Cold ingredients don’t just freeze faster — they freeze better. The texture is smoother and more consistent.

If you fix nothing else, fix this.

There’s Too Much Liquid and Not Enough “Structure”

A slushie needs something to grab onto as it freezes. If your recipe is mostly liquid, the Ninja struggles to form ice crystals that stick.

This is especially common with:
– juice-only slushies
– diluted cordial mixes
– low-sugar recipes
– very “healthy” combinations

How to Add Structure (Without Ruining the Drink)

Try adding one or more of these:
– frozen fruit
– sugar or simple syrup
– condensed milk
– cream or coconut cream
– yogurt

Sugar and fat both lower the freezing point in a way that actually helps slushies form. This isn’t about making things sweeter — it’s about physics.

You’re Using the Wrong Setting (This Happens Constantly)

The Ninja buttons look innocent enough, but they’re doing very different jobs.

Using the wrong one can mean:
– icy milkshakes
– runny slushies
– half-frozen frappés

Quick, Easy Rule to Remember

Milkshake = creamy, dairy-based drinks
Slush = icy, fruity, wine or juice-based drinks
Frappé = coffee-based, lighter, frothy drinks

If you’re making a frosé on Milkshake, it won’t freeze properly.
If you’re making an eggnog slush on Slush, it may turn icy and weird.

When in doubt, think about texture, not flavour.

You Stopped the Machine Too Early

That little beep is not always the final word.

In warm kitchens, large batches, or party situations, the first beep often means “minimum freeze achieved”, not “this is as thick as it can get.”

The Fix

– Press the UP arrow once or twice
– Let it churn longer
– Aim for slightly thicker than you want to drink

A thicker slush holds better in the glass and melts more slowly — especially important when guests are chatting instead of drinking.

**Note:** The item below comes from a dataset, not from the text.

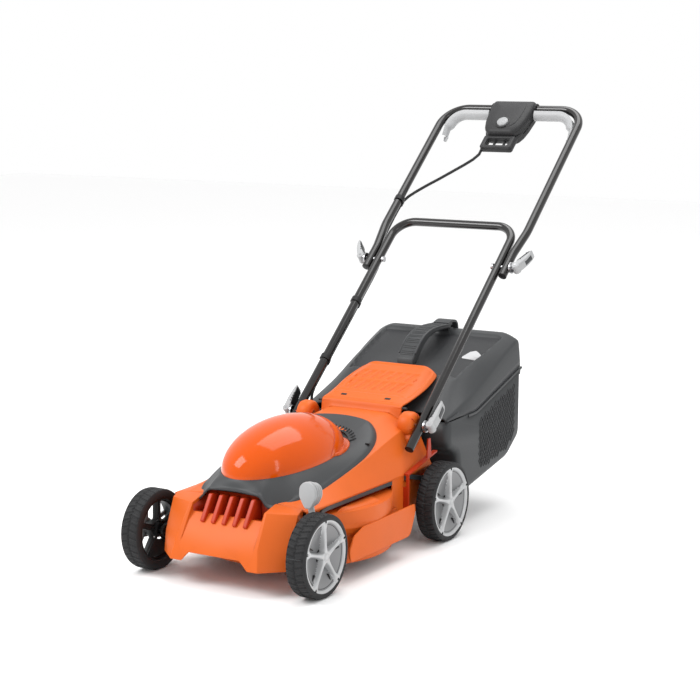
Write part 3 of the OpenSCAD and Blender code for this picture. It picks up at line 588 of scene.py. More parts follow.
def make_hub_boss(wheel):
    node = "cap_" + wheel.name
    profile = [(0.01, -3), (9.4, -3), (9.4, 0.4), (8.8, 1.0), (7.4, 1.0), (7.2, 0.3), (6.4, 0.3),
               (6.1, 1.0), (3.0, 1.5), (0.01, 1.6)]
    turned(node + "_boss", [(r, wheel.half + h) for r, h in profile], 48, wheel.frame, SILVER,
           wheel.body, slot=SLOT_OF[node], sharp=40)


def make_rim(wheel, open_pockets):
    node = "rim_" + wheel.name
    slot = SLOT_OF[node]
    half, rim = wheel.half, wheel.radius - 17.5
    profile = [(rim + 0.4, -half + 2), (rim + 0.4, half - 5), (rim - 3.5, half - 5), (rim - 5, half - 9),
               (rim - 5, -half + 7), (rim - 3, -half + 2)]
    turned(node + "_barrel", profile, 120, wheel.frame, BLACK, wheel.body, node, sharp=35)
    holes = wheel.pockets(23, rim - 8, 6.5, 10) if open_pockets else []
    plate(node + "_disc", [circle(rim - 4.2, 100)] + holes, -half + 8, -half + 20, 2.0, wheel.frame,
          BLACK, wheel.body, slot=slot)
    # Ribs on the spokes and the tube round the axle.
    hub = [(9.5, -half + 3), (15, -half + 3), (16.5, -half + 8), (16.5, half - 12), (9.5, half - 12)]
    turned(node + "_hub", hub, 60, wheel.frame, BLACK, wheel.body, slot=slot)
    rib = fillet([(15, -3), (rim - 5, -2.2), (rim - 5, 2.2), (15, 3)], 0.8, 3)
    for s in range(SPOKES):
        plate(f"{node}_rib_{s}", [rib], -half + 5, -half + 9, 0.6, wheel.at_spoke(s), BLACK, wheel.body,
              slot=slot)


for end in ("front", "rear"):
    for _, hand in SIDES:
        made = Wheel(f"{end}_{hand}")
        left = hand == "left"
        make_tyre(made)
        make_rim(made, open_pockets=left)
        (make_open_cap if left else make_dished_cap)(made)
        make_hub_boss(made)


# ---- Deck ----

DECK_FRONT, DECK_REAR = 26, 520
# Where the shell's side wall meets the skirt: half width and height.
DECK_SIDE, DECK_SILL = 163, 158
# Stations along Y: (y, half width, height of the edge, height of the middle).
DECK_SECTIONS = ((26, 128, 163, 168), (138, 132, 180, 186), (300, 132, 211, 226),
                 (430, 128, 238, 262), (520, 122, 246, 272))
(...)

Your Kitchen Is Too Warm (Yes, Really)

This is a big one for Australian households.

If it’s hot, humid, or the oven’s been on all day, the Ninja is fighting ambient heat the entire time.

What Helps

– Move the Ninja away from direct sunlight
– Don’t run it next to the oven or air fryer
– Chill your glasses in the freezer
– Increase the freeze level

Sometimes it’s not the recipe. It’s the weather.

Alcohol Is Working Against You

Alcohol lowers the freezing point — which is why wine slushies and cocktails can be trickier than milkshakes.

If your rosé slushie refuses to freeze, this is probably why.

How to Fix Alcohol-Based Slushies

– Use less alcohol
– Add more frozen fruit
– Add sugar or syrup
– Let it churn longer
– Increase freeze level

Wine slushies can freeze beautifully — they just need more help.

You’ve Overfilled the Canister

It’s tempting to make a huge batch all at once, especially for parties, but overfilling stops the Ninja from churning properly.

When the mixture can’t move, it can’t freeze evenly.

Better Approach

– Stay within the fill line
– Make slushies in batches
– Store finished slush in the freezer while the next batch churns

This actually saves time in the long run.

The Mid-Party Emergency Fix (Bookmark This)

If your slushie is runny and people are waiting:

– Add a handful of ice or frozen fruit
– Increase freeze level
– Let it churn for a few more minutes

Nine times out of ten, it thickens right up and no one ever knows there was a problem.

When It Might Actually Be the Machine

This is rare, but worth mentioning.

If your Ninja:
– never chills at all
– doesn’t respond to freeze level changes
– makes strange noises
– produces warm liquid no matter what you do

…then yes, it may need servicing.

But honestly? Most Ninja slushie freezing issues are user-side and totally fixable.

The Big Takeaway (From Someone Who’s Been There)

Once you understand how the Ninja slushie maker works, it stops being frustrating and starts being incredibly reliable.

Cold ingredients.
The right setting.
Enough structure.
A bit of patience.

That’s it.

And if your first few attempts are a bit… experimental? Congratulations. You’re doing it exactly right. Every great Ninja slushie maker owner has had at least one “why is this soup?” moment.